* _The problem_: Give the material again in full, matching it exactly.

* _Data block_:
Start
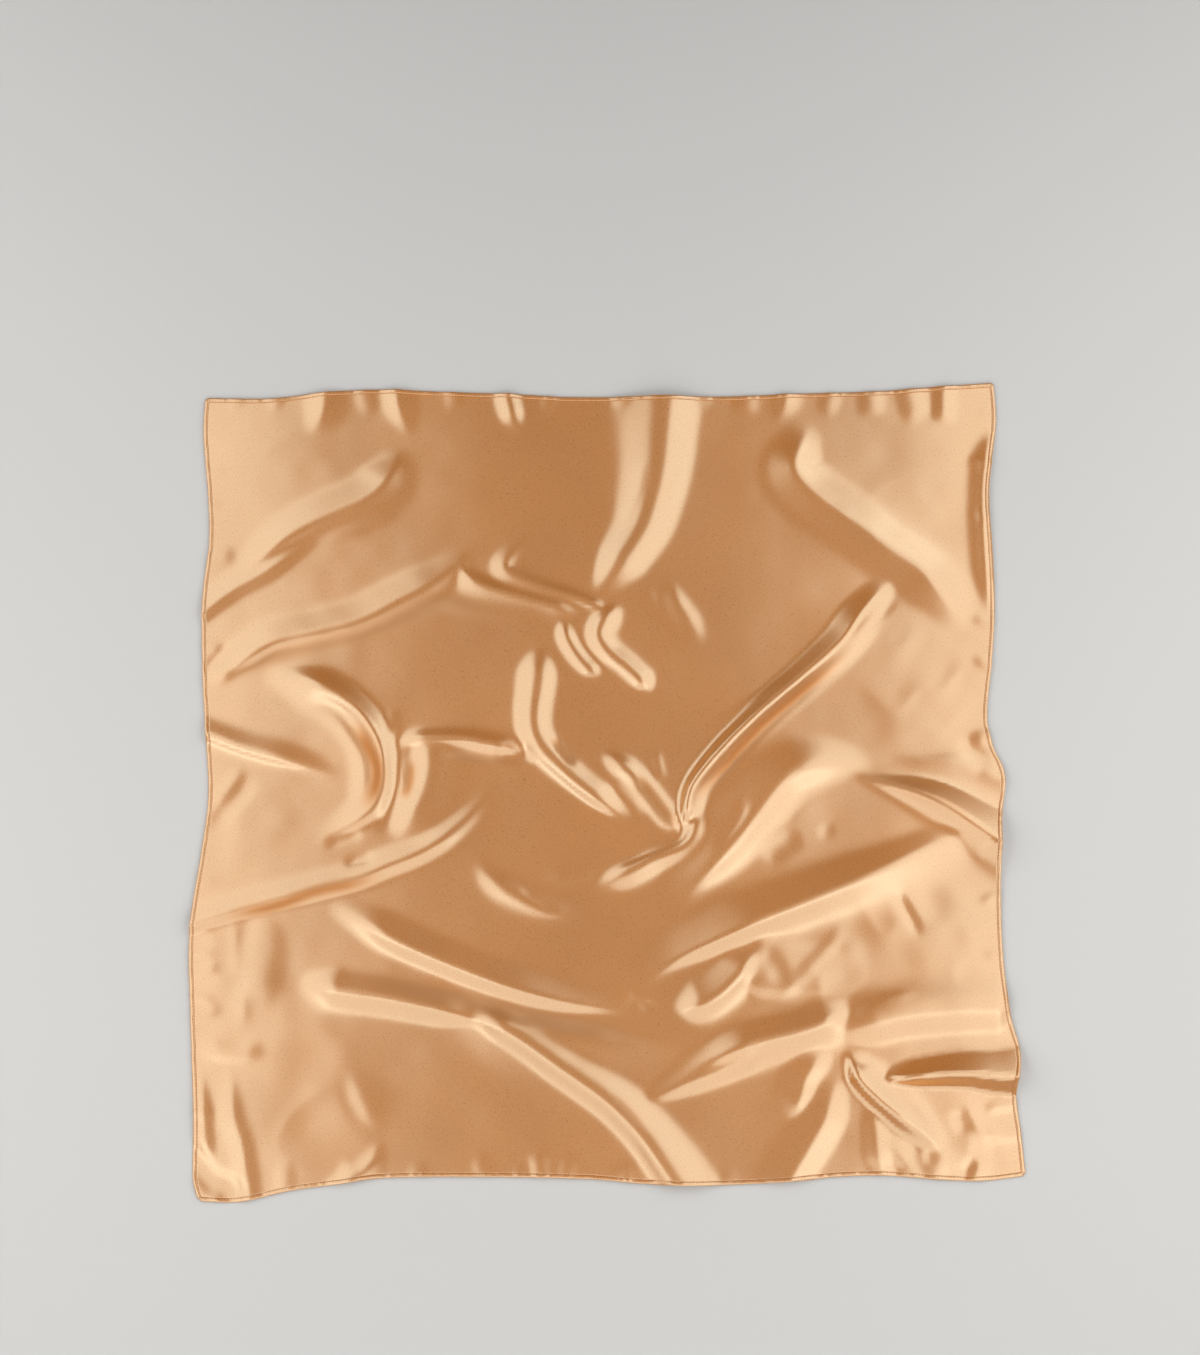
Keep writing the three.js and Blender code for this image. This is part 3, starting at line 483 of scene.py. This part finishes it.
def liftAt(x, y):
    # the height of the cloth's underside at places x and y, all in metres
    hx, hy = inHundredths(x, y)
    total = foldsLift(hx, hy) + spreadAt(hx, hy)
    total = total + sum(creaseLift(crease, hx, hy) for crease in creases)
    total = total + sum(crumpleLift(crumple, hx, hy) for crumple in crumples)
    for size, height, seed in clouds:
        total = total + height * (1 + cloudAt(hx, hy, size, seed))
    return 0.5 * (total + np.hypot(total, softest)) * millimetre


# grooves painted with shade and a warm bounced glow where satin faces satin: strength, width of a side,
# path
paintedShadeGrooves = [
    (1, 1, [(32, 16.6), (25, 10.7), (20, 6.4), (15, 0.9), (12.2, -2.2), (11.2, -4.6)]),
    (1, 1.5, [(-31, 7.4), (-28.9, 4), (-27.6, 1), (-28, -2), (-29.6, -4.4)]),
    (0.35, 1.4, [(-46, 12), (-40, 15.3), (-35, 16.8), (-30, 18.4), (-25, 20.2), (-20, 21.8),
                 (-13, 21)]),
    (0.9, 1.1, [(-47, -17.4), (-40, -16), (-35, -14.2), (-30, -13.1), (-26, -11.6)]),
    (0.8, 0.9, [(-23.8, 2.6), (-23.5, 0), (-24.4, -3)]),
    (0.8, 0.9, [(-5.8, 5.4), (-4.6, 3.2), (-3, 1.4)]),
    (0.9, 1, [(4.2, 0.6), (6.5, -2.5), (8, -4.5), (9.6, -6.4)]),
    (0.25, 1.6, [(31, 1.2), (35, 0), (39, -1.6), (44, -3.4), (48, -5)]),
    (0.5, 0.8, [(-19, 3), (-15, 2.5), (-11, 2.3)]),
    (0.5, 0.6, [(1, -38.6), (3, -40.4), (5.4, -43)]),
    (0.35, 1.4, [(-30, -25), (-25, -25.8), (-15, -27.9), (-5, -30.2), (5, -31.6)]),
]


# how much of the grooves' painted shade and warm bounced glow falls on each place
def paintedShadeAt(x, y):
    hx, hy = inHundredths(x, y)
    return np.clip(sum(creaseLift(groove, hx, hy) for groove in paintedShadeGrooves), 0, 1)


def placeMesh(name, points, faces, material):
    mesh = bpy.data.meshes.new(name)
    mesh.from_pydata(points, [], faces)
    mesh.materials.append(material)
    placed = bpy.data.objects.new(name, mesh)
    scene.collection.objects.link(placed)
    return placed


def meshPiece(name, points, faces, material, replaced=()):
    piece = placeMesh(name, points, faces, material)
    piece.data.shade_smooth()
    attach(piece, "root")
    if replaced:
        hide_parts(*replaced)
    return piece


class Socket:
    # one output of a shader node, with arithmetic that adds Math nodes
    def __init__(self, shader, output):
        self.shader = shader
        self.output = output

    def maths(self, operation, *values):
        return self.shader.add("ShaderNodeMath", {"operation": operation}, *values)

    def __add__(self, other):
        return self.maths("ADD", self, other)

    def __radd__(self, other):
        return self.maths("ADD", other, self)

    def __sub__(self, other):
        return self.maths("SUBTRACT", self, other)

    def __rsub__(self, other):
        return self.maths("SUBTRACT", other, self)

    def __mul__(self, other):
        return self.maths("MULTIPLY", self, other)

    def __rmul__(self, other):
        return self.maths("MULTIPLY", other, self)


class Shader:
    def __init__(self, name, **fixed):
        self.material = bpy.data.materials.new(name)
        self.material.use_nodes = True
        self.tree = self.material.node_tree
        self.surface = self.tree.nodes["Principled BSDF"]
        for socket, value in fixed.items():
            self.surface.inputs[socket].default_value = value

    def link(self, socket, value):
        if isinstance(value, Socket):
            self.tree.links.new(value.output, socket)
        else:
            socket.default_value = value

    def add(self, kind, settings, *values, pick=0, **named):
        node = self.tree.nodes.new(kind)
        for key, value in settings.items():
            setattr(node, key, value)
        for socket, value in zip(node.inputs, values):
            self.link(socket, value)
        for key, value in named.items():
            self.link(node.inputs[key.replace("_", " ")], value)
        return Socket(self, node.outputs[pick])

    def mix(self, factor, first, second):
        # a Mix node's factor is its socket 0, and its two colours are sockets 6 and 7
        node = self.tree.nodes.new("ShaderNodeMix")
        node.data_type = "RGBA"
        self.link(node.inputs[0], factor)
        self.link(node.inputs[6], first)
        self.link(node.inputs[7], second)
        return Socket(self, node.outputs[2])

    def feed(self, **sockets):
        for key, value in sockets.items():
            self.link(self.surface.inputs[key.replace("_", " ")], value)
        return self.material


# colours are linear
satinLook = {
    "colour": (0.715, 0.255, 0.0485, 1),
    "shade": (0.585, 0.2, 0.0355, 1),
    "gloss": (1, 0.95, 0.7, 1),
    "ior": 3.8,
    "roughness": 0.28,
    # the weave: its noise per metre, and the share of that along a thread, its bump in metres and
    # how much it adds to the roughness
    "grain": 2600,
    "thread": 0.25,
    "grainHeight": 0.0000025,
    "grainRoughness": 0.06,
    # how much of the weave and of a soft cloud goes into the mix of shade and colour
    "cloud": {"Scale": 11.0, "Detail": 3.0},
    "grainShare": 0.4,
    "cloudShare": 1.3,
    "offset": 0.35,
    # the grooves' painted shade and warm bounced glow: its colour, metal and roughness
    "paintedShadeColour": (0.56, 0.2, 0.037, 1),
    "paintedShadeMetal": 0.8,
    "paintedShadeRoughness": 0.36,
}


def satinMaterial():
    look = satinLook
    shader = Shader("satinGold", **{"IOR": look["ior"], "Specular Tint": look["gloss"]})
    place = shader.add("ShaderNodeTexCoord", {}, pick=3)
    threads = []
    for stretch in ((look["thread"], 1, 1), (1, look["thread"], 1)):
        along = shader.add("ShaderNodeMapping", {}, Vector=place, Scale=stretch)
        noise = shader.add("ShaderNodeTexNoise", {}, Vector=along, Scale=look["grain"], Detail=1.0)
        threads.append(noise)
    weave = (threads[0] + threads[1]) * 0.5
    cloud = shader.add("ShaderNodeTexNoise", {}, Vector=place, **look["cloud"])
    blend = weave * look["grainShare"] + cloud * look["cloudShare"] - look["offset"]
    # painted shade and a warm bounced glow in the grooves: the colour goes darker and warmer, the
    # reflections take its tint as metal and grow rougher
    paintedShade = shader.add("ShaderNodeAttribute", {"attribute_name": "paintedShade"}, pick=2)
    colour = shader.mix(paintedShade, shader.mix(blend, look["shade"], look["colour"]), look["paintedShadeColour"])
    bump = shader.add("ShaderNodeBump", {}, Height=weave, Distance=look["grainHeight"], Strength=1.0)
    smoothest = look["roughness"] - look["grainRoughness"] / 2
    roughness = weave * look["grainRoughness"] + paintedShade * look["paintedShadeRoughness"] + smoothest
    return shader.feed(
        Base_Color=colour, Metallic=paintedShade * look["paintedShadeMetal"], Normal=bump, Roughness=roughness)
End
* _Task solution_:
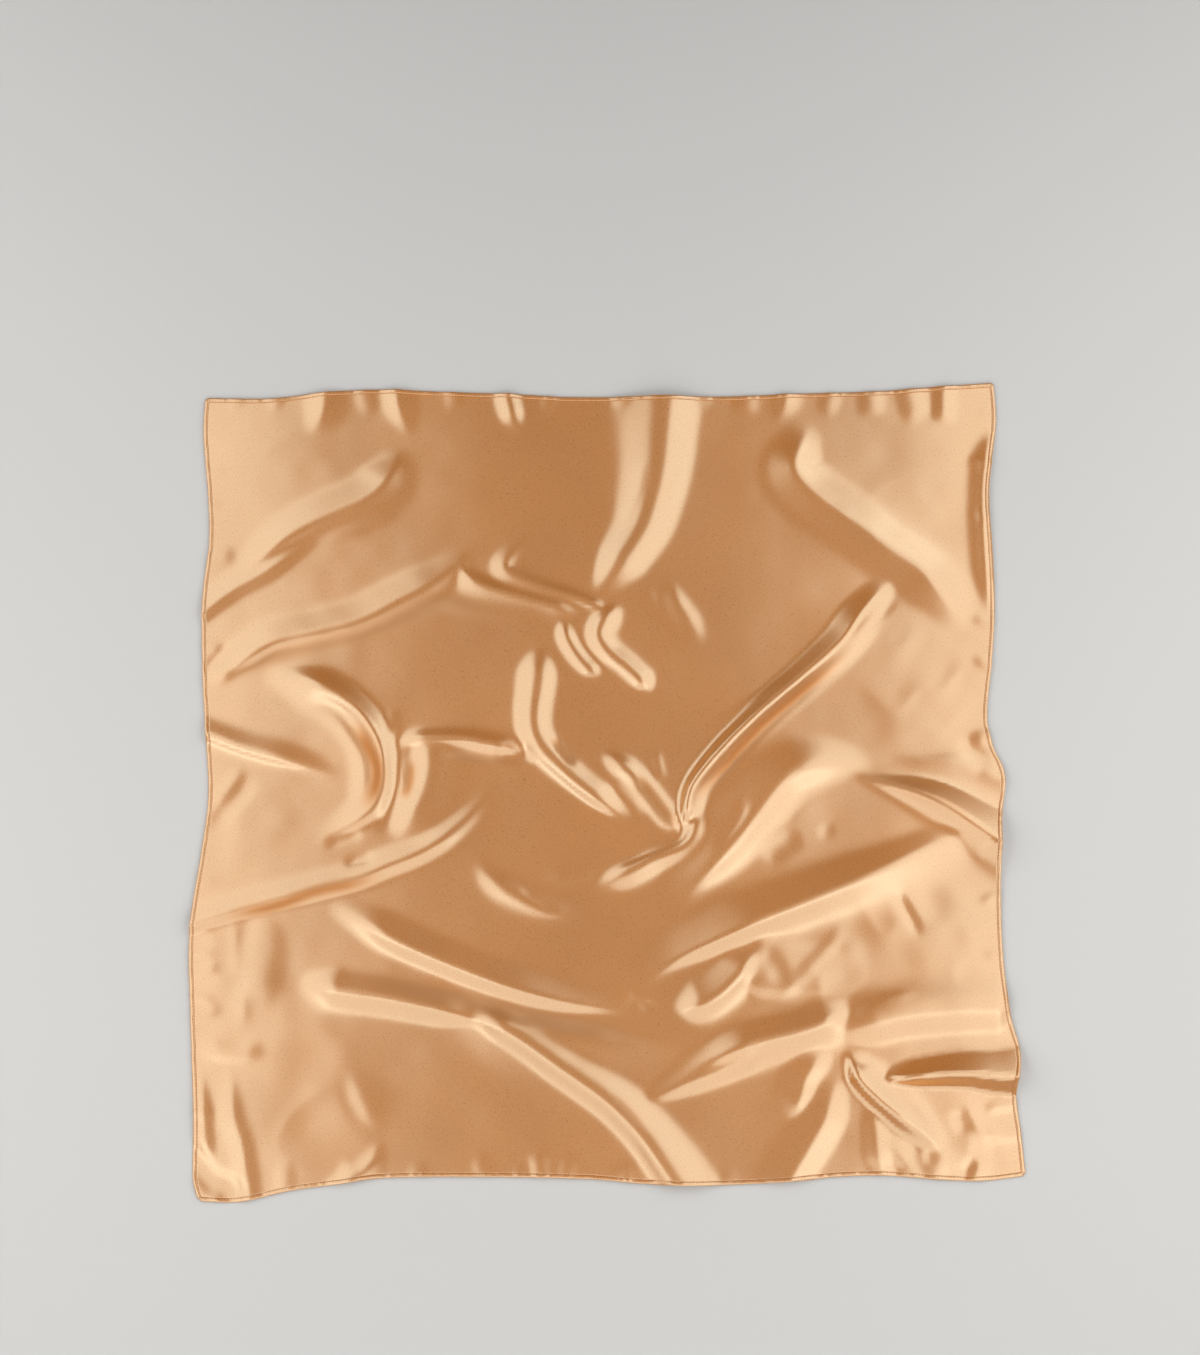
Keep writing the three.js and Blender code for this image. This is part 3, starting at line 483 of scene.py. This part finishes it.
def liftAt(x, y):
    # the height of the cloth's underside at places x and y, all in metres
    hx, hy = inHundredths(x, y)
    total = foldsLift(hx, hy) + spreadAt(hx, hy)
    total = total + sum(creaseLift(crease, hx, hy) for crease in creases)
    total = total + sum(crumpleLift(crumple, hx, hy) for crumple in crumples)
    for size, height, seed in clouds:
        total = total + height * (1 + cloudAt(hx, hy, size, seed))
    return 0.5 * (total + np.hypot(total, softest)) * millimetre


# grooves painted with shade and a warm bounced glow where satin faces satin: strength, width of a side,
# path
paintedShadeGrooves = [
    (1, 1, [(32, 16.6), (25, 10.7), (20, 6.4), (15, 0.9), (12.2, -2.2), (11.2, -4.6)]),
    (1, 1.5, [(-31, 7.4), (-28.9, 4), (-27.6, 1), (-28, -2), (-29.6, -4.4)]),
    (0.35, 1.4, [(-46, 12), (-40, 15.3), (-35, 16.8), (-30, 18.4), (-25, 20.2), (-20, 21.8),
                 (-13, 21)]),
    (0.9, 1.1, [(-47, -17.4), (-40, -16), (-35, -14.2), (-30, -13.1), (-26, -11.6)]),
    (0.8, 0.9, [(-23.8, 2.6), (-23.5, 0), (-24.4, -3)]),
    (0.8, 0.9, [(-5.8, 5.4), (-4.6, 3.2), (-3, 1.4)]),
    (0.9, 1, [(4.2, 0.6), (6.5, -2.5), (8, -4.5), (9.6, -6.4)]),
    (0.25, 1.6, [(31, 1.2), (35, 0), (39, -1.6), (44, -3.4), (48, -5)]),
    (0.5, 0.8, [(-19, 3), (-15, 2.5), (-11, 2.3)]),
    (0.5, 0.6, [(1, -38.6), (3, -40.4), (5.4, -43)]),
    (0.35, 1.4, [(-30, -25), (-25, -25.8), (-15, -27.9), (-5, -30.2), (5, -31.6)]),
]


# how much of the grooves' painted shade and warm bounced glow falls on each place
def paintedShadeAt(x, y):
    hx, hy = inHundredths(x, y)
    return np.clip(sum(creaseLift(groove, hx, hy) for groove in paintedShadeGrooves), 0, 1)


def placeMesh(name, points, faces, material):
    mesh = bpy.data.meshes.new(name)
    mesh.from_pydata(points, [], faces)
    mesh.materials.append(material)
    placed = bpy.data.objects.new(name, mesh)
    scene.collection.objects.link(placed)
    return placed


def meshPiece(name, points, faces, material, replaced=()):
    piece = placeMesh(name, points, faces, material)
    piece.data.shade_smooth()
    attach(piece, "root")
    if replaced:
        hide_parts(*replaced)
    return piece


class Socket:
    # one output of a shader node, with arithmetic that adds Math nodes
    def __init__(self, shader, output):
        self.shader = shader
        self.output = output

    def maths(self, operation, *values):
        return self.shader.add("ShaderNodeMath", {"operation": operation}, *values)

    def __add__(self, other):
        return self.maths("ADD", self, other)

    def __radd__(self, other):
        return self.maths("ADD", other, self)

    def __sub__(self, other):
        return self.maths("SUBTRACT", self, other)

    def __rsub__(self, other):
        return self.maths("SUBTRACT", other, self)

    def __mul__(self, other):
        return self.maths("MULTIPLY", self, other)

    def __rmul__(self, other):
        return self.maths("MULTIPLY", other, self)


class Shader:
    def __init__(self, name, **fixed):
        self.material = bpy.data.materials.new(name)
        self.material.use_nodes = True
        self.tree = self.material.node_tree
        self.surface = self.tree.nodes["Principled BSDF"]
        for socket, value in fixed.items():
            self.surface.inputs[socket].default_value = value

    def link(self, socket, value):
        if isinstance(value, Socket):
            self.tree.links.new(value.output, socket)
        else:
            socket.default_value = value

    def add(self, kind, settings, *values, pick=0, **named):
        node = self.tree.nodes.new(kind)
        for key, value in settings.items():
            setattr(node, key, value)
        for socket, value in zip(node.inputs, values):
            self.link(socket, value)
        for key, value in named.items():
            self.link(node.inputs[key.replace("_", " ")], value)
        return Socket(self, node.outputs[pick])

    def mix(self, factor, first, second):
        # a Mix node's factor is its socket 0, and its two colours are sockets 6 and 7
        node = self.tree.nodes.new("ShaderNodeMix")
        node.data_type = "RGBA"
        self.link(node.inputs[0], factor)
        self.link(node.inputs[6], first)
        self.link(node.inputs[7], second)
        return Socket(self, node.outputs[2])

    def feed(self, **sockets):
        for key, value in sockets.items():
            self.link(self.surface.inputs[key.replace("_", " ")], value)
        return self.material


# colours are linear
satinLook = {
    "colour": (0.715, 0.255, 0.0485, 1),
    "shade": (0.585, 0.2, 0.0355, 1),
    "gloss": (1, 0.95, 0.7, 1),
    "ior": 3.8,
    "roughness": 0.28,
    # the weave: its noise per metre, and the share of that along a thread, its bump in metres and
    # how much it adds to the roughness
    "grain": 2600,
    "thread": 0.25,
    "grainHeight": 0.0000025,
    "grainRoughness": 0.06,
    # how much of the weave and of a soft cloud goes into the mix of shade and colour
    "cloud": {"Scale": 11.0, "Detail": 3.0},
    "grainShare": 0.4,
    "cloudShare": 1.3,
    "offset": 0.35,
    # the grooves' painted shade and warm bounced glow: its colour, metal and roughness
    "paintedShadeColour": (0.56, 0.2, 0.037, 1),
    "paintedShadeMetal": 0.8,
    "paintedShadeRoughness": 0.36,
}


def satinMaterial():
    look = satinLook
    shader = Shader("satinGold", **{"IOR": look["ior"], "Specular Tint": look["gloss"]})
    place = shader.add("ShaderNodeTexCoord", {}, pick=3)
    threads = []
    for stretch in ((look["thread"], 1, 1), (1, look["thread"], 1)):
        along = shader.add("ShaderNodeMapping", {}, Vector=place, Scale=stretch)
        noise = shader.add("ShaderNodeTexNoise", {}, Vector=along, Scale=look["grain"], Detail=1.0)
        threads.append(noise)
    weave = (threads[0] + threads[1]) * 0.5
    cloud = shader.add("ShaderNodeTexNoise", {}, Vector=place, **look["cloud"])
    blend = weave * look["grainShare"] + cloud * look["cloudShare"] - look["offset"]
    # painted shade and a warm bounced glow in the grooves: the colour goes darker and warmer, the
    # reflections take its tint as metal and grow rougher
    paintedShade = shader.add("ShaderNodeAttribute", {"attribute_name": "paintedShade"}, pick=2)
    colour = shader.mix(paintedShade, shader.mix(blend, look["shade"], look["colour"]), look["paintedShadeColour"])
    bump = shader.add("ShaderNodeBump", {}, Height=weave, Distance=look["grainHeight"], Strength=1.0)
    smoothest = look["roughness"] - look["grainRoughness"] / 2
    roughness = weave * look["grainRoughness"] + paintedShade * look["paintedShadeRoughness"] + smoothest
    return shader.feed(
        Base_Color=colour, Metallic=paintedShade * look["paintedShadeMetal"], Normal=bump, Roughness=roughness)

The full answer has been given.